Are the results of the report weak enough to suggest that the expansion is faltering? Hopefully, not. According to the Wall Street Journal, “[Federal Reserve Bank of Richmond President Jeffrey Lacker] said economists typically don’t view data from a single month as indicating whether the economy is shifting into a higher or lower rate of growth”. I find myself agreeing with Mr. Lacker. Nonetheless, the weak report raised doubts about emerging views that the recovery is gaining momentum.

Now let’s consider the drop of 0.3% in the unemployment rate to 6.7% (an unexpected improvement). A primary cause of the drop in the unemployment rate was due to individuals leaving the workforce. According to the Wall Street Journal, “The labor-force participation rate – the proportion of people 16 and over either with a job or seeking one – fell to 62.8% from 63%. If it had remained stable, the unemployment rate wouldn’t have budged”. Consequently, frustration among potential workers rather than fundamental improvement was the driving force behind the lower unemployment rate.

If you feel that the miss in nonfarm payrolls is significant enough to warrant concern about the health of the U.S. economy, then you might expect the Fed to reconsider its decision to taper. When you compound that feeling with the decline in the labor-force participation rate, you might become truly frightened for the U.S. economy. Federal Reserve Bank of Richmond President Jeffrey Lacker said Friday, “Federal Reserve officials are likely to consider another reduction in their bond-buying program later this month, despite Friday’s weak jobs report”. Not only do I agree with Mr. Lacker, but I think it is what most investors are expecting. Hypothetically, what if the Fed retreated on their decision to taper (and added to QE)? I think investors might sell because it would imply that the Fed is questioning the health of the economy. On the contrary, some investors might take it as a comforting notion indicating that the Fed is willing to be incredibly accommodative in providing liquidity and helping restore economic growth (after all, the Fed’s decisions going forward will be both an art and a science).

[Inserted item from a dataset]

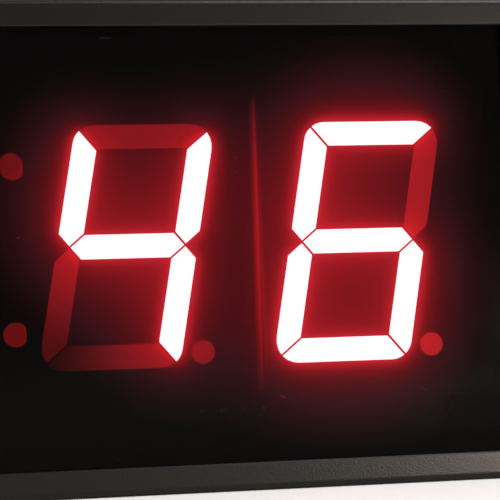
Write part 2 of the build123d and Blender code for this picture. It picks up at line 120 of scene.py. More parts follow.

The difficulties interpreting this decline in the unemployment rate might encourage the Fed to reduce its threshold for the unemployment rate to 6% from 6.5%. According to the Wall Street Journal, “Nobody will be surprised if the Fed further reins in its bond-buying program when it meets later this month. But it may offer a dovish take on how much labor-market improvement it will need to see before raising short-term rates – something investors aren’t yet prepared for”. I think the Fed would be wise to revise their threshold for the unemployment rate especially when considering what is moving that number. Reaching the threshold is a prerequisite for talks about raising the interest rate target. It looks like we are set to reach that threshold soon and not for the right reasons (i.e. an improving economy). Due to the importance of forward guidance in maintaining expectations, I think it is important for the Fed to lower the threshold for UE and communicate a low interest rate policy.